Your task is to repeat all of the material exactly.

*** DATASET SECTION

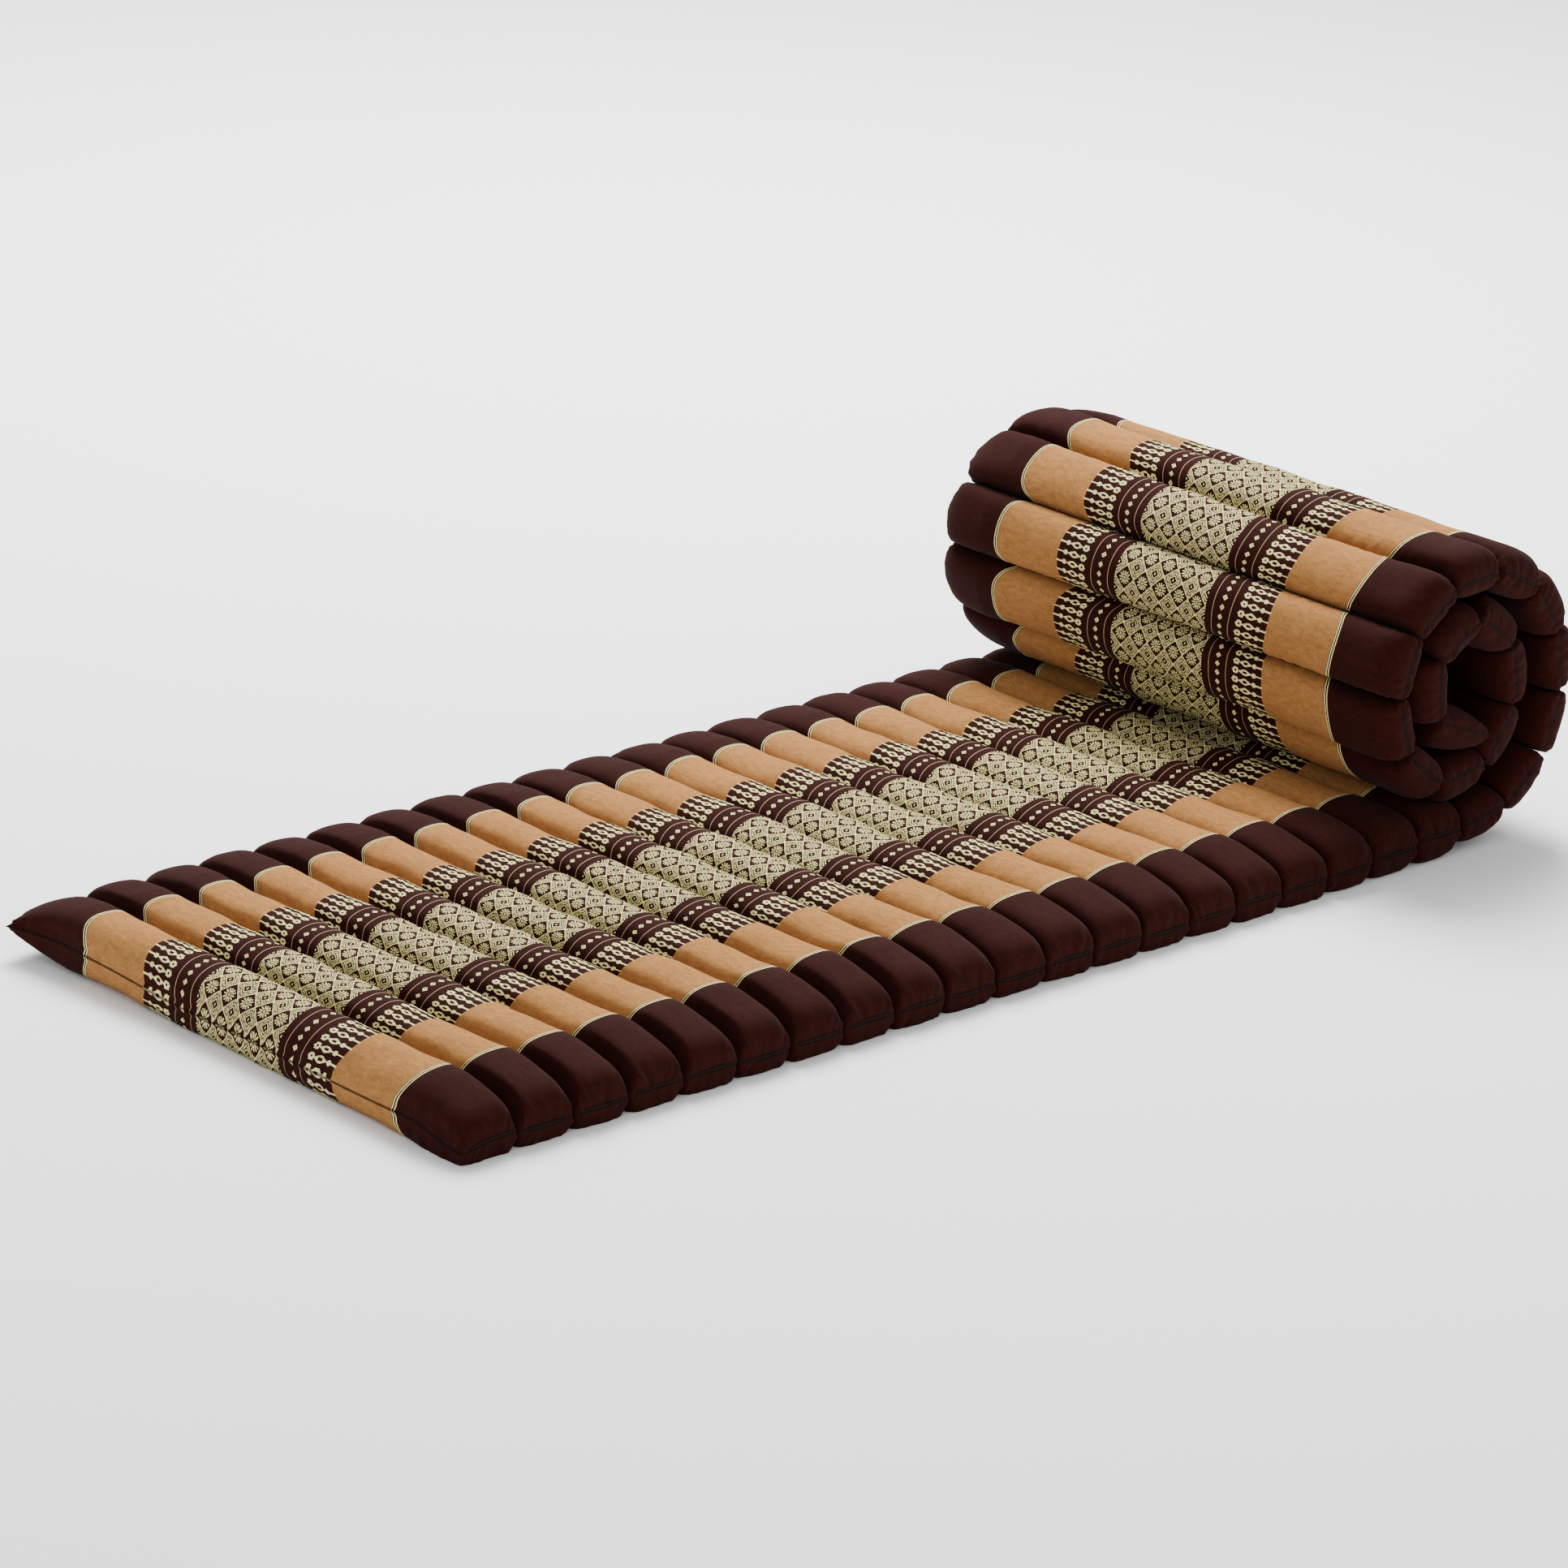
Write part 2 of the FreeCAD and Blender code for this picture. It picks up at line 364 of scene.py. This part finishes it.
bpy.context.scene.frame_set(1)

# %% [markdown]
# ## Gathers
# A seam takes in more cloth than its own length, so small puckers stand across it on both sides. They
# are finer than the simulated grid, so they are pressed in afterwards by moving each point along its
# normal, by a noise that runs along the seam and dies away a few millimetres from it.

# %% Press in the gathers
def cloth_places(mesh):
    """Each vertex's place on the flat cloth, across and along, from the UV map."""
    uv = np.zeros(len(mesh.loops) * 2)
    mesh.uv_layers["cloth"].data.foreach_get("uv", uv)
    index = np.zeros(len(mesh.loops), dtype=int)
    mesh.loops.foreach_get("vertex_index", index)
    places = np.zeros((len(mesh.vertices), 2))
    places[index] = uv.reshape(-1, 2)
    return places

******

_CORRECT RESULT_.
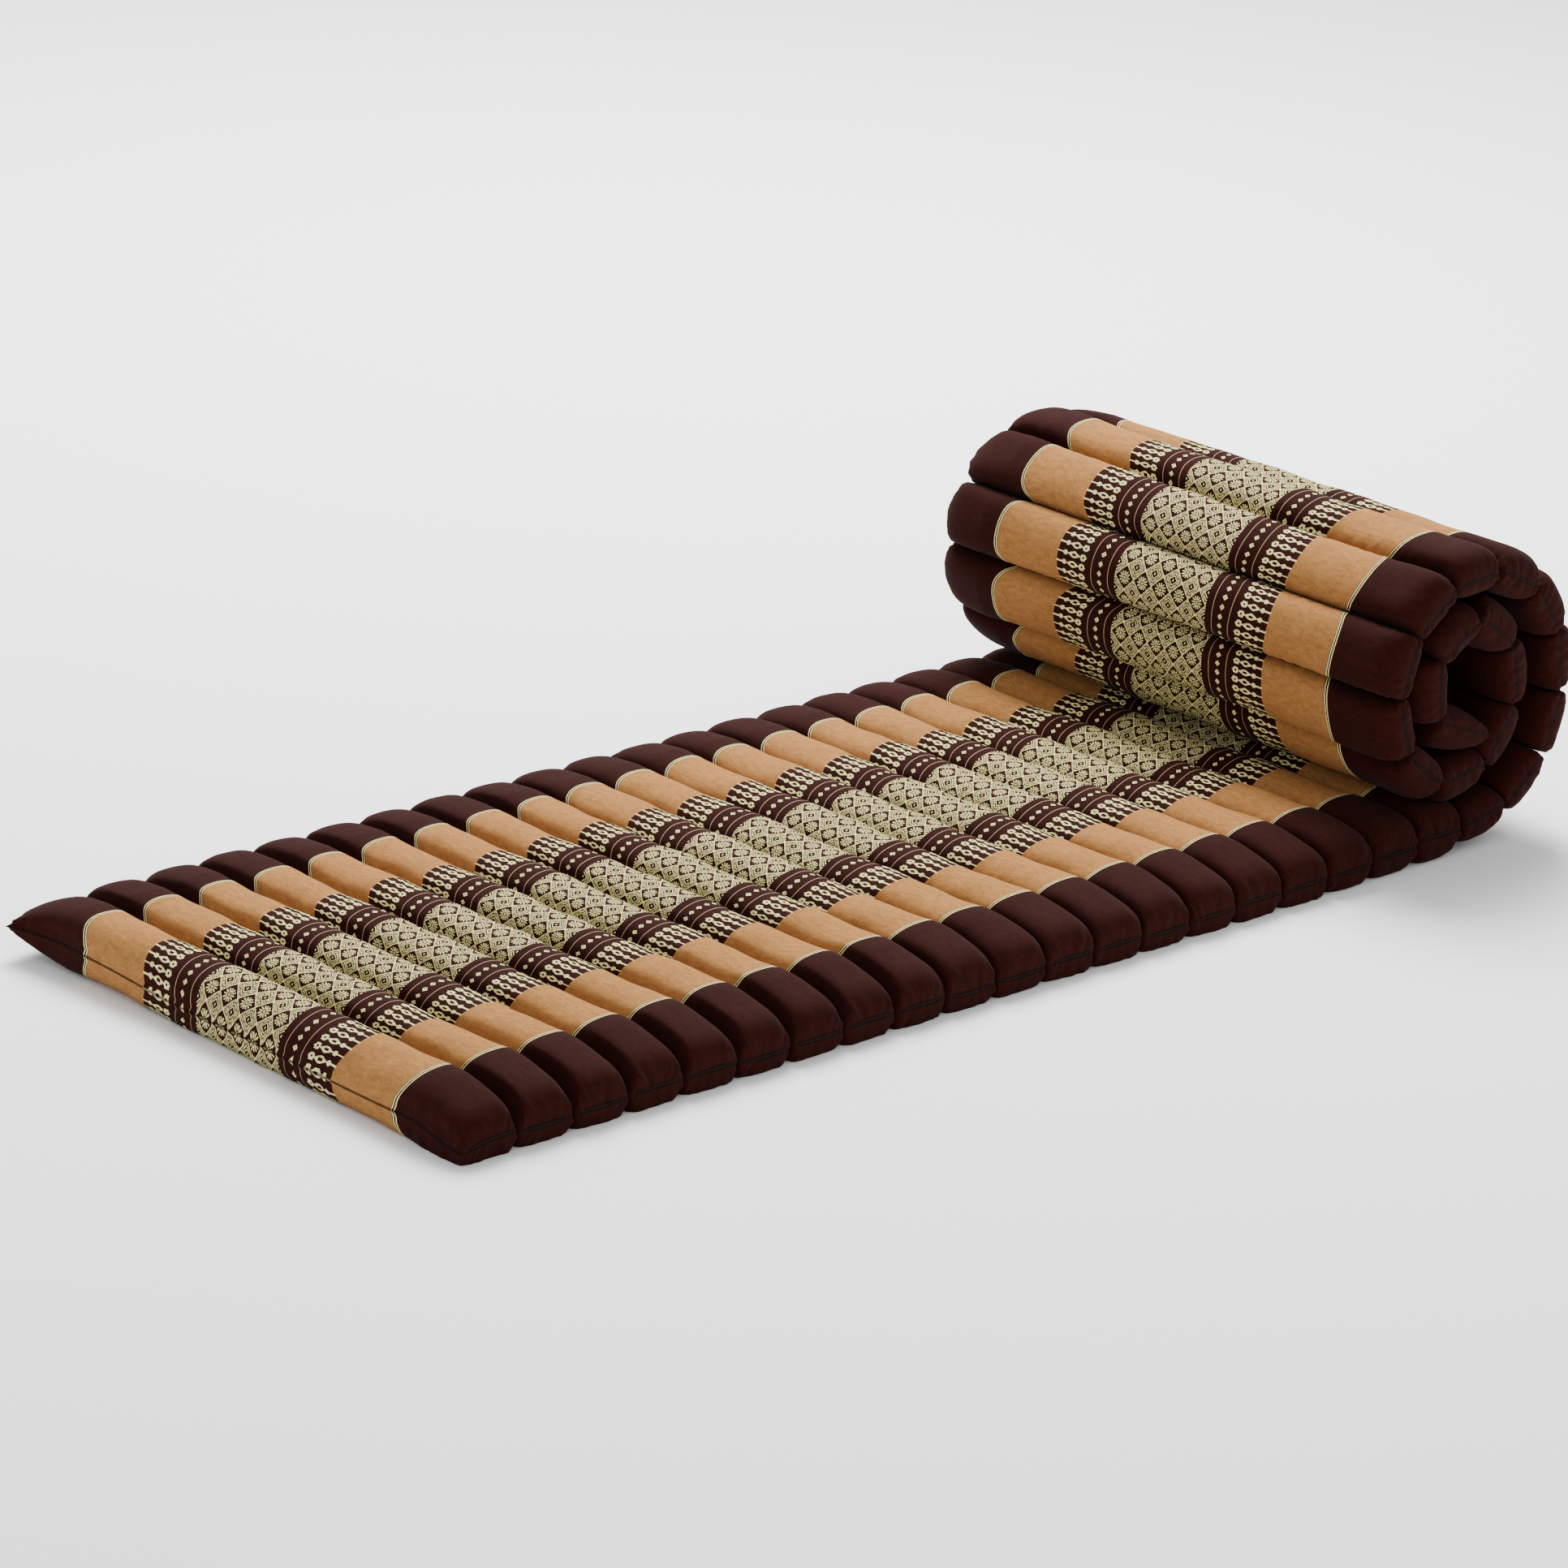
Write part 2 of the FreeCAD and Blender code for this picture. It picks up at line 364 of scene.py. This part finishes it.
bpy.context.scene.frame_set(1)

# %% [markdown]
# ## Gathers
# A seam takes in more cloth than its own length, so small puckers stand across it on both sides. They
# are finer than the simulated grid, so they are pressed in afterwards by moving each point along its
# normal, by a noise that runs along the seam and dies away a few millimetres from it.

# %% Press in the gathers
def cloth_places(mesh):
    """Each vertex's place on the flat cloth, across and along, from the UV map."""
    uv = np.zeros(len(mesh.loops) * 2)
    mesh.uv_layers["cloth"].data.foreach_get("uv", uv)
    index = np.zeros(len(mesh.loops), dtype=int)
    mesh.loops.foreach_get("vertex_index", index)
    places = np.zeros((len(mesh.vertices), 2))
    places[index] = uv.reshape(-1, 2)
    return places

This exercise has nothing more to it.